Cumhurbaşkanı Erdoğan, "Biz diyoruz ki dünya beşten büyüktür. Hukuk alanında fahri doktora alıyorum ya öyleyse insanlar arası hukukun, ülkeler arası hukukun gereğini Uganda'dan haykırmamız lazım. Dünya beş ülkenin, beş daimi ülkenin iki dudağının arasına mahkum edilemez." dedi. Erdoğan, şunları kaydetti:

"Birinci Dünya Savaşı'nın şartlarında yapılanmış bir tabloyu hala bugün insanlığa dayatamazsınız. İşte Suriye eğer bugün problemini çözemiyorsa daimi üyelerden bir tanesi veya iki tanesi bakıyorsunuz 'Hayır' diyor, olmuyor. 'Efendim geçici üyeler var.' Geçici üyelerin hiçbir kıymeti harbiyesi yoktur.

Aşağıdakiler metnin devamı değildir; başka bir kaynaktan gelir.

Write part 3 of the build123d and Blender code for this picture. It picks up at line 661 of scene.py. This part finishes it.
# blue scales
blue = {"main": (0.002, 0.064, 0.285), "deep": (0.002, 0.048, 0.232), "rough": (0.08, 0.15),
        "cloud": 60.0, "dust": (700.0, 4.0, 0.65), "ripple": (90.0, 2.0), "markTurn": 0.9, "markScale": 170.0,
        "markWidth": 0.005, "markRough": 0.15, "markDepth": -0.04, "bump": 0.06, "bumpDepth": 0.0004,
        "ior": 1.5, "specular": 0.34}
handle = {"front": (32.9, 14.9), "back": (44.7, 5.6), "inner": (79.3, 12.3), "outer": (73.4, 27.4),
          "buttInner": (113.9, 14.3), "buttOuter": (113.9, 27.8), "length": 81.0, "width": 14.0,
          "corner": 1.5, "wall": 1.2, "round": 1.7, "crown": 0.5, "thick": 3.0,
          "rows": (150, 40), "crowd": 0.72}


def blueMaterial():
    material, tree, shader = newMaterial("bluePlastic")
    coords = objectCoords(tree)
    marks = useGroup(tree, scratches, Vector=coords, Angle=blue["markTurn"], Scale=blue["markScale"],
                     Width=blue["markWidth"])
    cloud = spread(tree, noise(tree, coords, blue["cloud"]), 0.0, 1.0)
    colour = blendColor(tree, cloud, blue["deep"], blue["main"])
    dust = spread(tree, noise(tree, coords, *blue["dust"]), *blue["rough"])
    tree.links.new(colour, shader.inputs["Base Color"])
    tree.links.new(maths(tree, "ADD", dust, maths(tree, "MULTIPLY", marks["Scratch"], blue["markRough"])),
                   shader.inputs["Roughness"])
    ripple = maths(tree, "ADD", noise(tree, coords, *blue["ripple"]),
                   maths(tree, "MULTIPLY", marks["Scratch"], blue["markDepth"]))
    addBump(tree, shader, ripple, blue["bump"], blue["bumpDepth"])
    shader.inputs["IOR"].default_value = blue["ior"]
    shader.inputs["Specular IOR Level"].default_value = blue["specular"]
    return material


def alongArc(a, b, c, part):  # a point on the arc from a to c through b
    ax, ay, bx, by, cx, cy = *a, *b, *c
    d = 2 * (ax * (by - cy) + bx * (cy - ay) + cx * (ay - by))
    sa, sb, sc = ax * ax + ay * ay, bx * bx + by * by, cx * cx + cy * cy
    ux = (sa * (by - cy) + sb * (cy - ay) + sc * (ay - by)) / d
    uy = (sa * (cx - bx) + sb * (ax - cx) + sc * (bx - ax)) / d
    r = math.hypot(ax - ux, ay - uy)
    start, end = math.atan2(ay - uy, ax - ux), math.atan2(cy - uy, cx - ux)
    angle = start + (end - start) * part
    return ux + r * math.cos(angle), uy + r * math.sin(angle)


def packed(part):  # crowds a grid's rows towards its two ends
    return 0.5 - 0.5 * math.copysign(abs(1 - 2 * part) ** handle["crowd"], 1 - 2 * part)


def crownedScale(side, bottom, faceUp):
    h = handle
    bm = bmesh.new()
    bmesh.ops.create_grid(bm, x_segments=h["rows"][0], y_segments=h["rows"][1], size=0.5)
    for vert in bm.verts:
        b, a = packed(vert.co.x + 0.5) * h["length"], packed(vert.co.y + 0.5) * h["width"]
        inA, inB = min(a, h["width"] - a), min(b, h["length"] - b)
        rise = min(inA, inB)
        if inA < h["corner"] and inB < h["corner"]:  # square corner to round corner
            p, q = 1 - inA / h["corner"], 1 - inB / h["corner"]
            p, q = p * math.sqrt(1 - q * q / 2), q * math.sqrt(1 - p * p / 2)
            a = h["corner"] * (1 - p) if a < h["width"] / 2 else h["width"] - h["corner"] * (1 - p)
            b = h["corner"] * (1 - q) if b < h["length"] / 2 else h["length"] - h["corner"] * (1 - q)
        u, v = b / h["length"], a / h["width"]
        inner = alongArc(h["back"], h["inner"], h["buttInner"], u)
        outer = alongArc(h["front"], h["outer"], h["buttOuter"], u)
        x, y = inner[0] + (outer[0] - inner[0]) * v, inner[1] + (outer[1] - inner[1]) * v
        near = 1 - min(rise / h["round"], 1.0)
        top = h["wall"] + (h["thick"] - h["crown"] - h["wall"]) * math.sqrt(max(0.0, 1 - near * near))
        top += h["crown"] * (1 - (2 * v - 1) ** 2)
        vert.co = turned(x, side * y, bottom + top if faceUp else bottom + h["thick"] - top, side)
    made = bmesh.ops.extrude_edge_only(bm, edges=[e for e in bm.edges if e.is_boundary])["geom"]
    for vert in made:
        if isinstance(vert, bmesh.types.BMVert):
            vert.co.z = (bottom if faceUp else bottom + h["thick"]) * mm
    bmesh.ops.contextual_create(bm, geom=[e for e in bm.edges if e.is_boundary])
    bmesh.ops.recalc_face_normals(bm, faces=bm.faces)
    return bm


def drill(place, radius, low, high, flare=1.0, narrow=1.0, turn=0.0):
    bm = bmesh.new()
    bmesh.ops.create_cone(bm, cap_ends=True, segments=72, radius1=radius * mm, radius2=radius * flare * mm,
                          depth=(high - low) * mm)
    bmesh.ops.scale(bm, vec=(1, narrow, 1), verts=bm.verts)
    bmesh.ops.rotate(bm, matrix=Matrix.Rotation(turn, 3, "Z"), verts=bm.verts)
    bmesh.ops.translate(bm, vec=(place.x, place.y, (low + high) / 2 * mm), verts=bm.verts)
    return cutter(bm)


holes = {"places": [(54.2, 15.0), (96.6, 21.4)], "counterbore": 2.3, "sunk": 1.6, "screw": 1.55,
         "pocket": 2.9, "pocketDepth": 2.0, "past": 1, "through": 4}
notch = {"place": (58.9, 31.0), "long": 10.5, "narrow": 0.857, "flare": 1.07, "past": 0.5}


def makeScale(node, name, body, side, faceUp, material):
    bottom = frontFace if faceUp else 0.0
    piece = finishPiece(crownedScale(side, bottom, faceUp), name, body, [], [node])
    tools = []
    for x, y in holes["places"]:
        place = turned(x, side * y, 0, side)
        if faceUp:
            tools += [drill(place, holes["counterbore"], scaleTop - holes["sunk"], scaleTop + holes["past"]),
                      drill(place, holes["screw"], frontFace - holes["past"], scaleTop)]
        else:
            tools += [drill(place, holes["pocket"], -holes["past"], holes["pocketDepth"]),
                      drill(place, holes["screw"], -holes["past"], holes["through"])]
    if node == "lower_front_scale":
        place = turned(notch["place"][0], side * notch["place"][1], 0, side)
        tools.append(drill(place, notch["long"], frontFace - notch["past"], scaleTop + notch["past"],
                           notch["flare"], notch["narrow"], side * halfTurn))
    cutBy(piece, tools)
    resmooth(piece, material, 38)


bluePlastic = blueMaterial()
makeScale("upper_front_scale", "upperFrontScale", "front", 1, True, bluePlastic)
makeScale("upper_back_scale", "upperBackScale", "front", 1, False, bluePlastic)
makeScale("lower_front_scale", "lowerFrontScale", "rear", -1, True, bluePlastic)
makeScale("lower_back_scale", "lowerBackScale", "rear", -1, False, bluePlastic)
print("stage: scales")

Biz de diyoruz ki şu anda Afrika'dan daimi üyelerin arasında bir tane üye var mı? Yok. 1 milyar 700 milyon Müslümanın olduğu bu dünyada, bir tane halkı Müslüman olan ülke var mı? Yok. Bu nasıl adalet, bu nasıl hukuk? Böyle hukuk olabilir mi?

Şu andaki tablo neyi gösteriyor biliyor musunuz, güçlü olanın haklı olduğu bir dünyada hukuk tecelli etmez. Tam aksine haklı olanın güçlü olduğu bir dünyada hukuk tecelli eder. Bunun arayışı içerisindeyiz. Bunu söylediğimiz için, bunu seslendirdiğimiz için birileri rahatsız oluyorlar. O zaman bizim adımız ne oluyor biliyor musunuz? Diktatör. Niye? Bunları söylüyoruz diye. Biz bunları söylemeye devam edeceğiz. Dünyadaki hangi görsel, yazılı medya gruplarının bize saldırdığını bu konuda çok iyi biliyoruz. Her platformda yaşanan çarpıklıklar konusundaki itirazlarımızı dile getirmeyi, reform taleplerimizi ifade etmeyi sürdüreceğiz."

Erdoğan, sözlerini, tevdi edilen fahri doktora unvanından duyduğu memnuniyeti ifade ederek tamamladı.